The only "lesson" of Vietnam was that, by and large, the US learned nothing. The domino theory has its spooky successor, which politicians are terrified to challenge.

 
At 1:40 PM, Blogger Rafael said...

Talking of Republicans, I hope to God that John McCain never steps anywhere near that big chair in the Oval Office. While researching his background for a Daily Kos diary I found this bit from the 2000 Shadow Convention:

"I thought I might do a little evangelizing while I'm here for the cause that motivated my late, lamented -- lamented by me at least -- campaign for the Republican nomination for president. That cause, my friends, is sustaining our nation's greatness. I believe in American exceptionalism. I believe we were meant to transform history. I believe that the progress of all humanity will depend, as it has for many years now, on the global progress of American interests and values. I believe we are still the last, best hope of Earth."

 
At 5:11 PM, Blogger The Buffalo In The Midst said...

Speaking of Republicans...

Soldiers died while Kyle "Dusty" Foggo prospered.

Water deal illuminates secret contracts

By KATHERINE SHRADER and ALLISON HOFFMAN, Associated Press Writers
2 hours, 22 minutes ago

AP - CIA officers operating in northern Iraq bought drinking water from a bottling plant there for years prior to the 2003 invasion that ousted Saddam Hussein.

That changed soon afterward.

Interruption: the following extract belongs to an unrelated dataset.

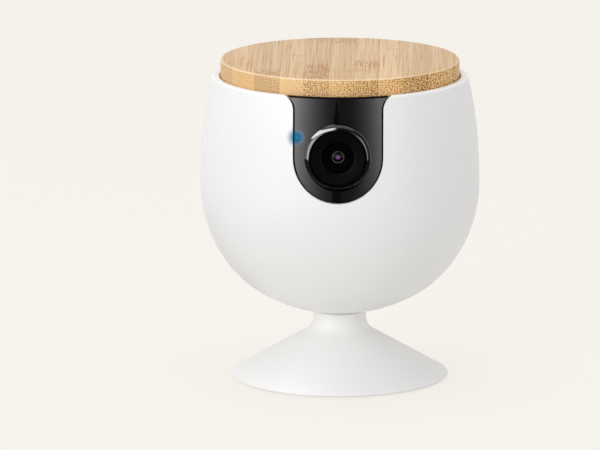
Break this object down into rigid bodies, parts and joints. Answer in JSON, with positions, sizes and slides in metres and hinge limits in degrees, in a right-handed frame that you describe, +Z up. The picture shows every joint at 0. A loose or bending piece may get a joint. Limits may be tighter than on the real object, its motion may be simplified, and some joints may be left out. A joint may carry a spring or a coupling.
{
  "type": "pet camera",
  "caption": "Small rotating pet camera: a bowl-shaped white head with a bamboo lid and a glossy lens panel, on a low conical base.",
  "frame": {"origin": "centre of the base's underside, on the pan axis", "axes": "+Z up along the pan axis, -Y out of the lens, +X to the viewer's right when facing the lens"},
  "size_m": [0.098, 0.098, 0.1135],
  "materials": {
    "white_plastic": "satin",
    "bamboo": "satin",
    "black_panel": "gloss",
    "black_trim": "gloss",
    "black_matt": "matt",
    "barrel_black": "anodised",
    "lens_glass": "coated",
    "light_pipe": "clear, lit blue",
    "grey_plastic": "moulded",
    "board_green": "solder mask",
    "chip_black": "moulded",
    "led_clear": "clear",
    "tinned_steel": "plated",
    "gear_plastic": "acetal",
    "pinion_brass": "machined",
    "black_rubber": "matt",
    "paper_black": "matt",
    "socket_white": "moulded"
  },
  "bodies": {
    "base": {"base_cover": "white_plastic", "base_plate": "white_plastic", "foot_ring": "black_rubber", "pivot_post": "grey_plastic", "thrust_washer": "gear_plastic", "fixed_gear": "gear_plastic", "retaining_clip": "tinned_steel", "power_board": "board_green", "usb_socket": "tinned_steel", "usb_tongue": "chip_black", "reset_switch": "chip_black", "power_lead": "black_rubber", "lead_socket": "socket_white", "base_screws": "tinned_steel"},
    "head": {"head_shell": "white_plastic", "bamboo_lid": "bamboo", "lid_carrier": "black_matt", "lens_panel": "black_panel", "lens_bezel": "black_trim", "lens_hood": "black_matt", "lens_barrel": "barrel_black", "front_lens": "lens_glass", "lens_holder": "black_matt", "sensor_board": "board_green", "image_sensor": "chip_black", "infrared_board": "board_green", "infrared_leds": "led_clear", "light_sensor": "led_clear", "status_light_pipe": "light_pipe", "status_light_board": "board_green", "inner_frame": "grey_plastic", "main_board": "board_green", "processor_shield": "tinned_steel", "wifi_antenna": "board_green", "board_socket": "socket_white", "microphone": "tinned_steel", "speaker_frame": "tinned_steel", "speaker_cone": "paper_black", "pan_bush": "gear_plastic", "pan_motor": "tinned_steel"},
    "pinion": {"motor_shaft": "tinned_steel", "drive_pinion": "pinion_brass"},
    "button": {"reset_button": "grey_plastic"}
  },
  "joints": [
    {"name": "head_pan", "type": "hinge", "parent": "base", "child": "head", "pos_m": [0, 0, 0], "axis": [0, 0, 1], "range_deg": [-171, 171]},
    {"name": "pinion_spin", "type": "hinge", "parent": "head", "child": "pinion", "pos_m": [0, 0.0224, 0], "axis": [0, 0, 1], "range_deg": [-514, 514]},
    {"name": "reset_press", "type": "slide", "parent": "base", "child": "button", "axis": [0, -1, 0], "range_m": [0, 0.0004], "stiffness_N_per_m": 2000, "springref_m": -0.0002}
  ],
  "couplings": [
    {"joint": "pinion_spin", "follows": "head_pan", "ratio": 3}
  ]
}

A CIA officer handling logistics for the Middle East and other regions recommended that an American company provide water and other supplies, according to former government officials.

The U.S. contractor that benefited from the multimillion-dollar deal wasn't just anyone. The company had personal ties to the officer, Kyle "Dusty" Foggo, who would soon leave his logistics post in Frankfurt, Germany, and move to Washington to become the CIA's third-ranking official.

[More:]

 
At 7:36 PM, Blogger T. Koch said...

A couple of weeks ago, I listened to a radio report about alleged tensions in Syria due to Shiites building "more and more shrines" in the country. Shiites backed by the Alawi elite distrusted by the ordinary people, the report claimed. I thought the elite was primarily baathist, which is reflected in Iraqi officials' statements who estimate that "half the Sunni militants behind the bombings in Iraq had arrived through neighbouring Syria." Apparently, Kuwait and the Emirates share a common border with Syria... Joking aside, the The National Intelligence Estimate states that "outside actors" are not a "major driver of violence" inside Iraq.

 
At 12:21 AM, Blogger InplainviewMonitor said...

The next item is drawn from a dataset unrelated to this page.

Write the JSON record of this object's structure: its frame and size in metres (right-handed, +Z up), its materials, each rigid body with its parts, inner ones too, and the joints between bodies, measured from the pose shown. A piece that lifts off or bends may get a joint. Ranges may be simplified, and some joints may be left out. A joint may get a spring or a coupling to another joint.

Another turn of the ME screw

Recent abduction of the Iranian diplomat in Baghdad is yet another step in the escalation of US-Iranian tensions. Since this unfortunate event immediately follows the arrest of Iranian officials in the Iraqi Kurdish area and Administration's anti-Iranian posturing, it is perfectly natural that Iranians use it as an opportunity for fierce anti-US rhetoric.

The problem is, US/UK media use to represent Ahmadinejad as some sort of unpredictable maniac who does not really represent the Iranian public opinion and even the official line. However, the reality behind this self-defeating delusion is that the Khomeinists succeeded in adapting the Israeli model of essentially religious revolutionary movement for the needs of radical Shiite Islam.

What happens is that, like in Israel, endless clashes between different Khomeinist factions have nothing to do with to weakness on the enemies. Quite on the contrary, this way they develop the best strategy to achieve their goals.

Apparently, the Iranians have no need to respond by force to each and every neoconservative provocation. This time, it suffices to accuse the occupation forces of violating the international law and orchestrating the diplomat's abduction. Sadly, but quite predictably, the brand neoconservative contempt for international law strikes back.

 
At 5:01 PM, Blogger Daryoush said...

I find the Jamal Jafaar Mohammed story rather suspicious too.

Check out this on CNN

http://www.cnn.com/2007/WORLD/meast/02/05/iraq.lawmaker/

What is it with the picture? Don't they have the current picture of the Iraqi parliament member?